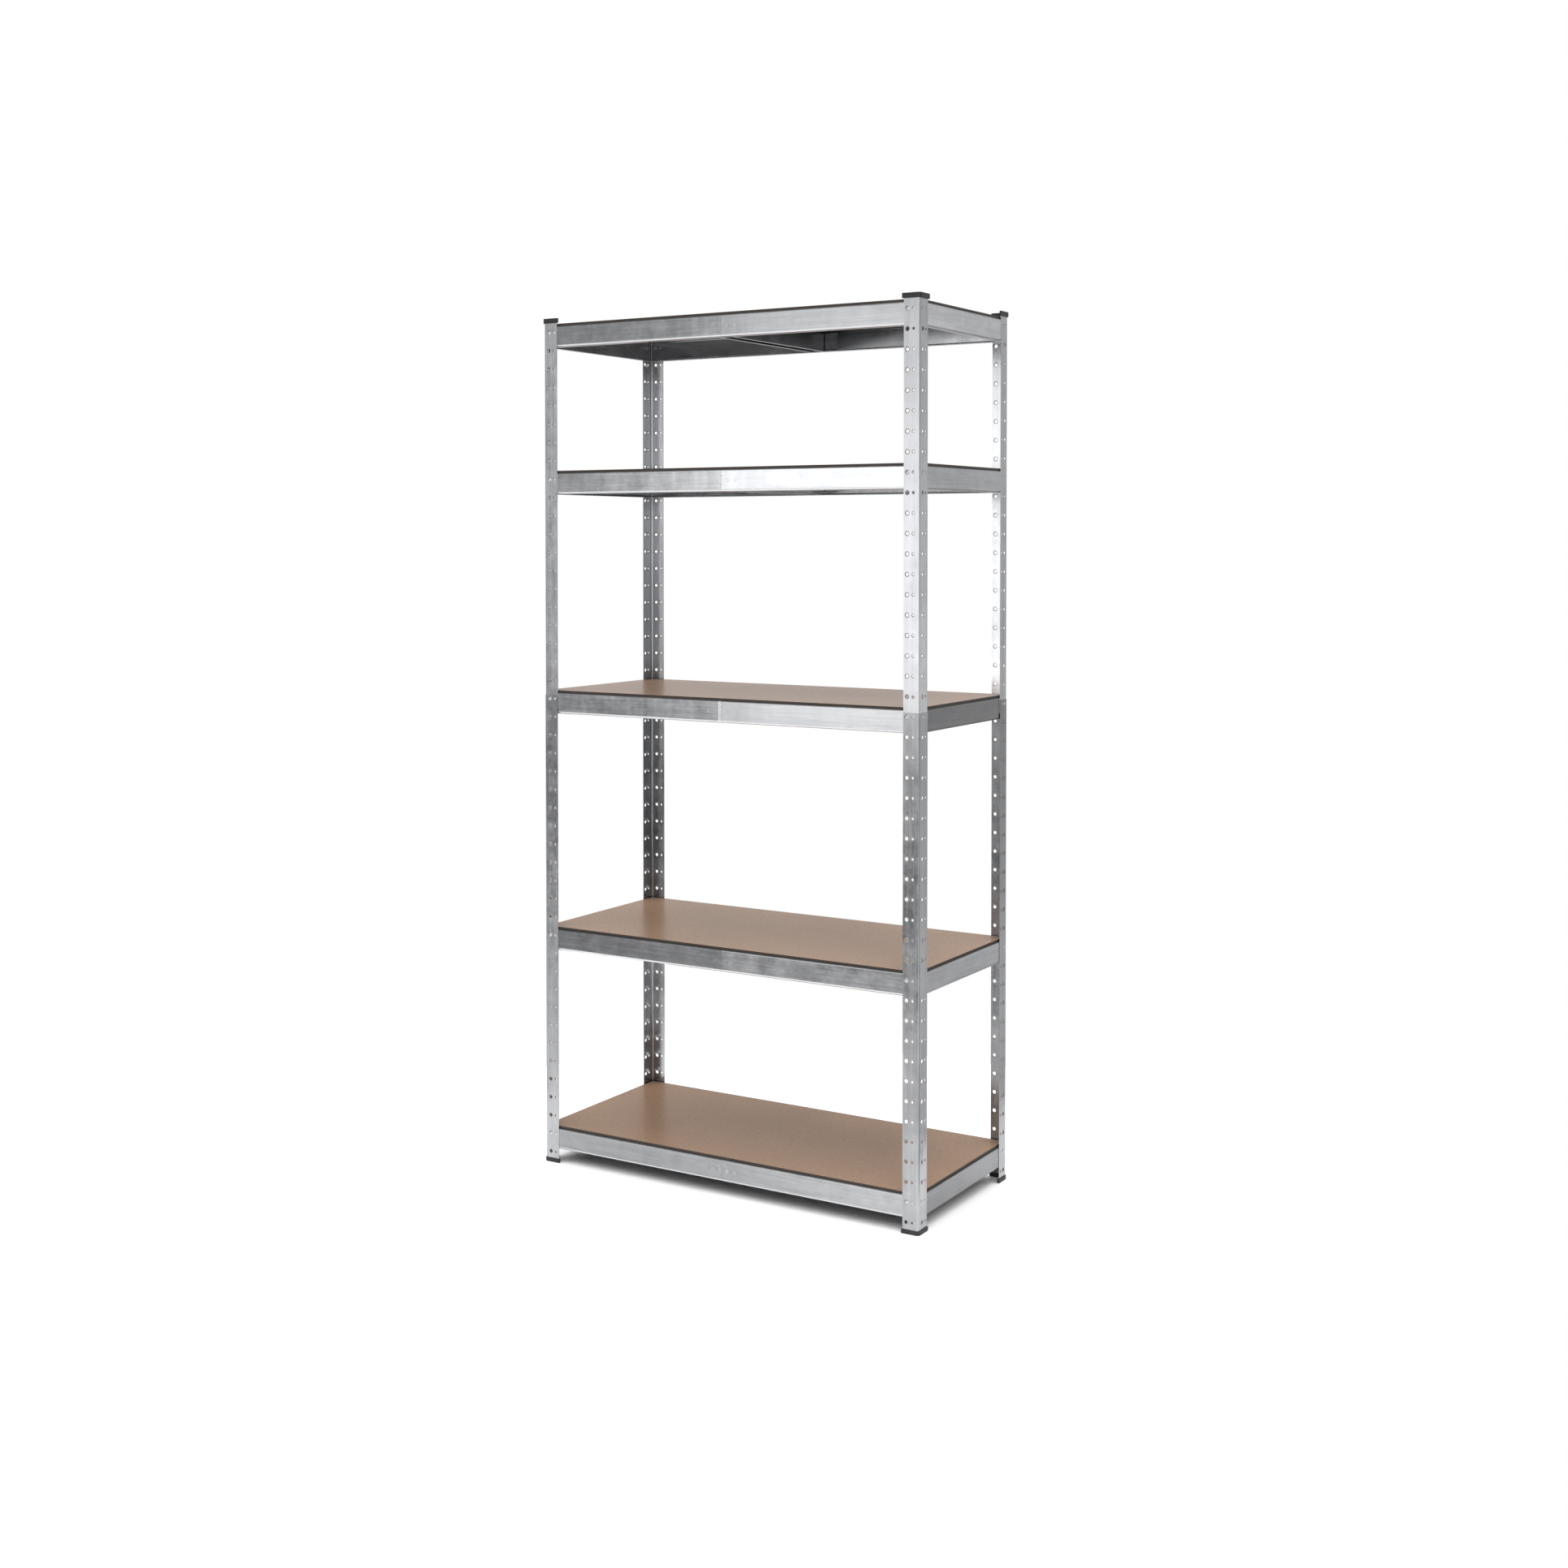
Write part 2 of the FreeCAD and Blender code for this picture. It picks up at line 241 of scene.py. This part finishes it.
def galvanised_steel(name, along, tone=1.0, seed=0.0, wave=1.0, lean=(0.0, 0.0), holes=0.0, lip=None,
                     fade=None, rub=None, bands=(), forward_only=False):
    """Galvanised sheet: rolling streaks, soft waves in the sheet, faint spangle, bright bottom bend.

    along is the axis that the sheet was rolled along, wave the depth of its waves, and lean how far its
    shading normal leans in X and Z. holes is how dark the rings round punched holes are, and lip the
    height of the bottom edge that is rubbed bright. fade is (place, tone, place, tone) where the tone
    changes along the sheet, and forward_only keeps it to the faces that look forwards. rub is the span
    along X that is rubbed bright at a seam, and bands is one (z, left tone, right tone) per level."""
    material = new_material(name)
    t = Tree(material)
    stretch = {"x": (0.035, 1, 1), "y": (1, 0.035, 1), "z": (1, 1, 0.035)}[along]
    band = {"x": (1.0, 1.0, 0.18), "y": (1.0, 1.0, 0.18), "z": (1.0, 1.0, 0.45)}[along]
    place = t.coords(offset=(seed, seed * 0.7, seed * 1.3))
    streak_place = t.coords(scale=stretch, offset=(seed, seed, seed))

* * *

* AIM: Reproduce only the lines from the top of the material through the one bearing "bright bottom bend.", each exactly as it stands.

* ANSWER FOR THE TASK:
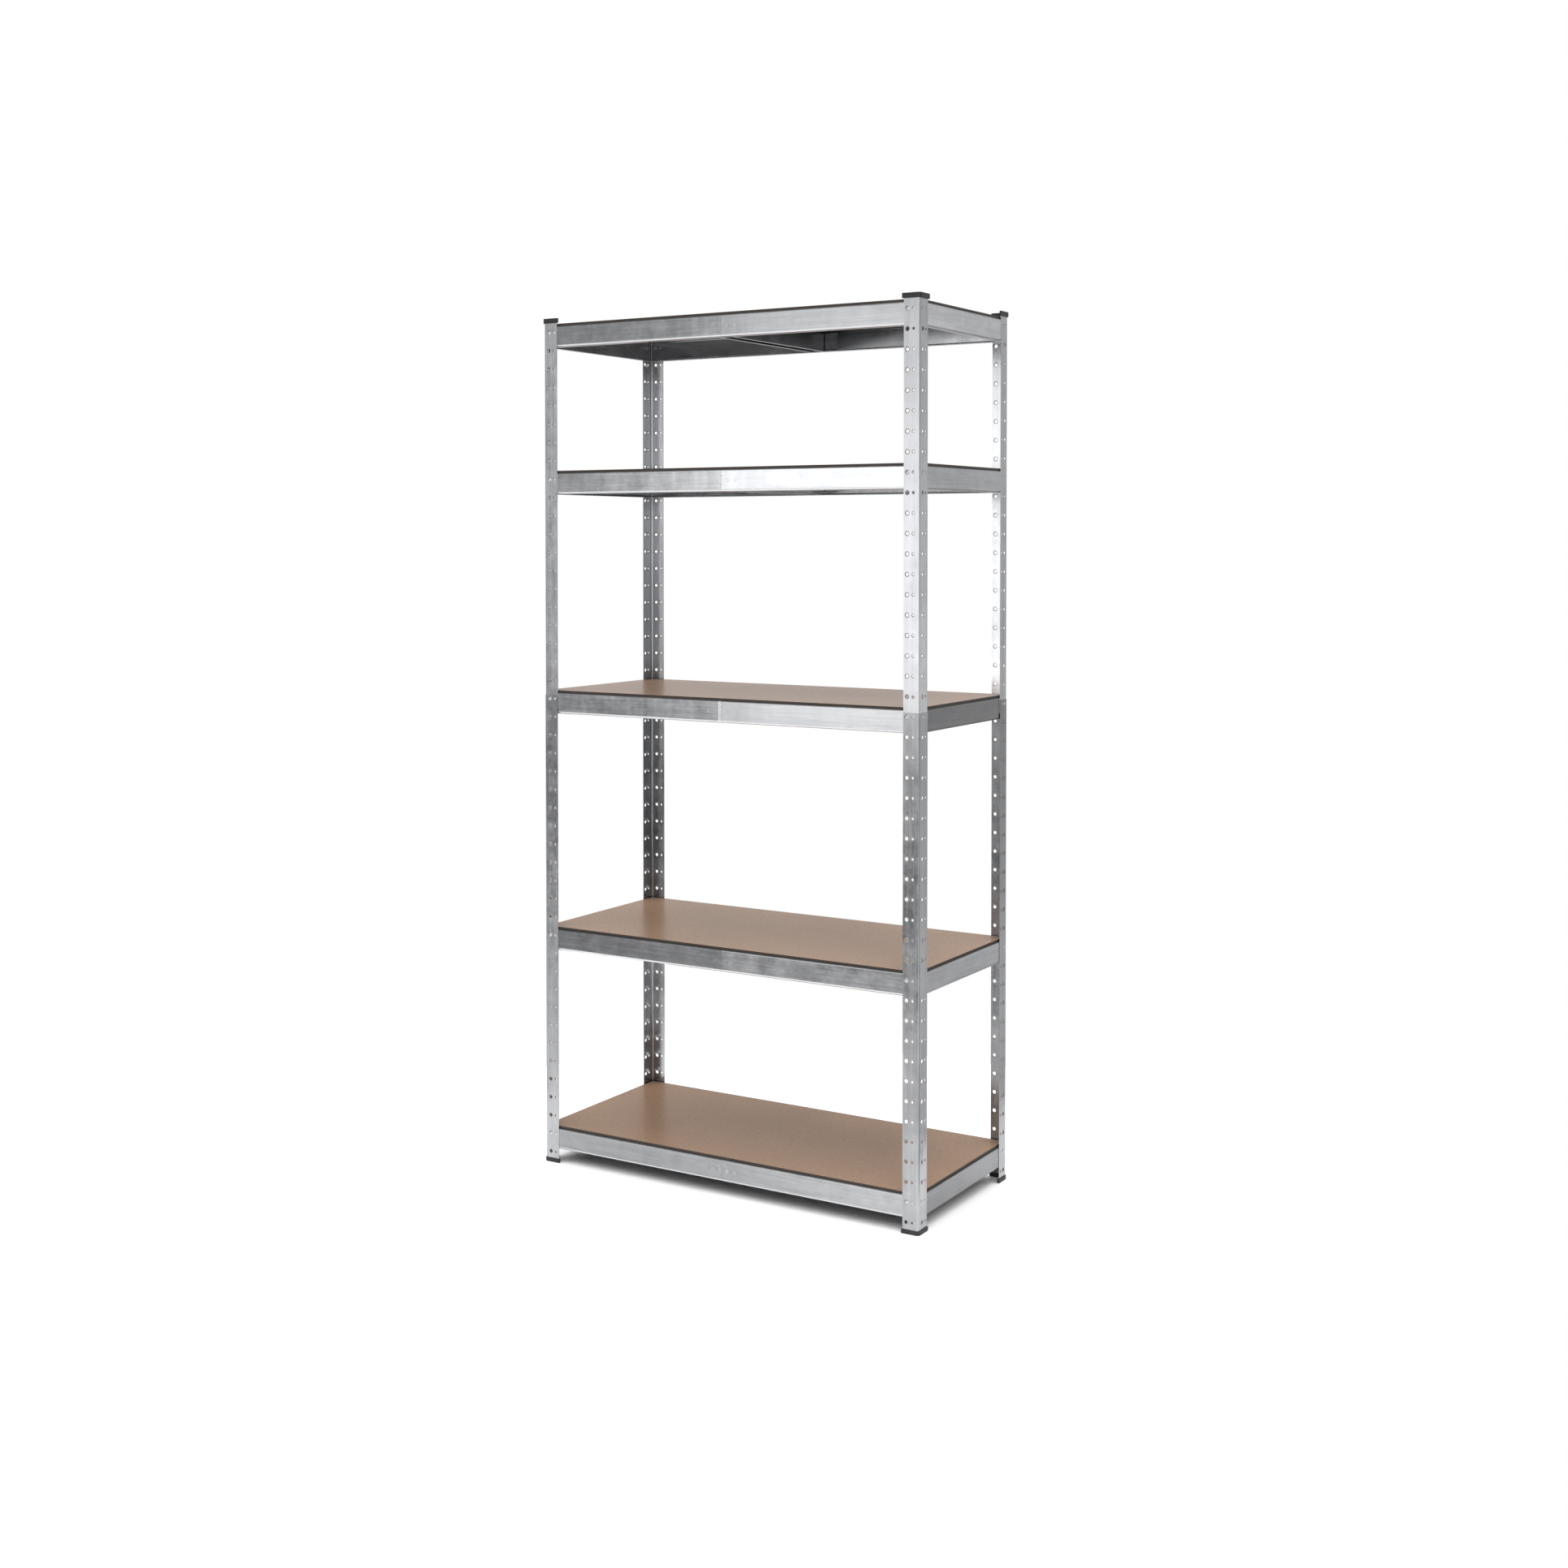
Write part 2 of the FreeCAD and Blender code for this picture. It picks up at line 241 of scene.py. This part finishes it.
def galvanised_steel(name, along, tone=1.0, seed=0.0, wave=1.0, lean=(0.0, 0.0), holes=0.0, lip=None,
                     fade=None, rub=None, bands=(), forward_only=False):
    """Galvanised sheet: rolling streaks, soft waves in the sheet, faint spangle, bright bottom bend.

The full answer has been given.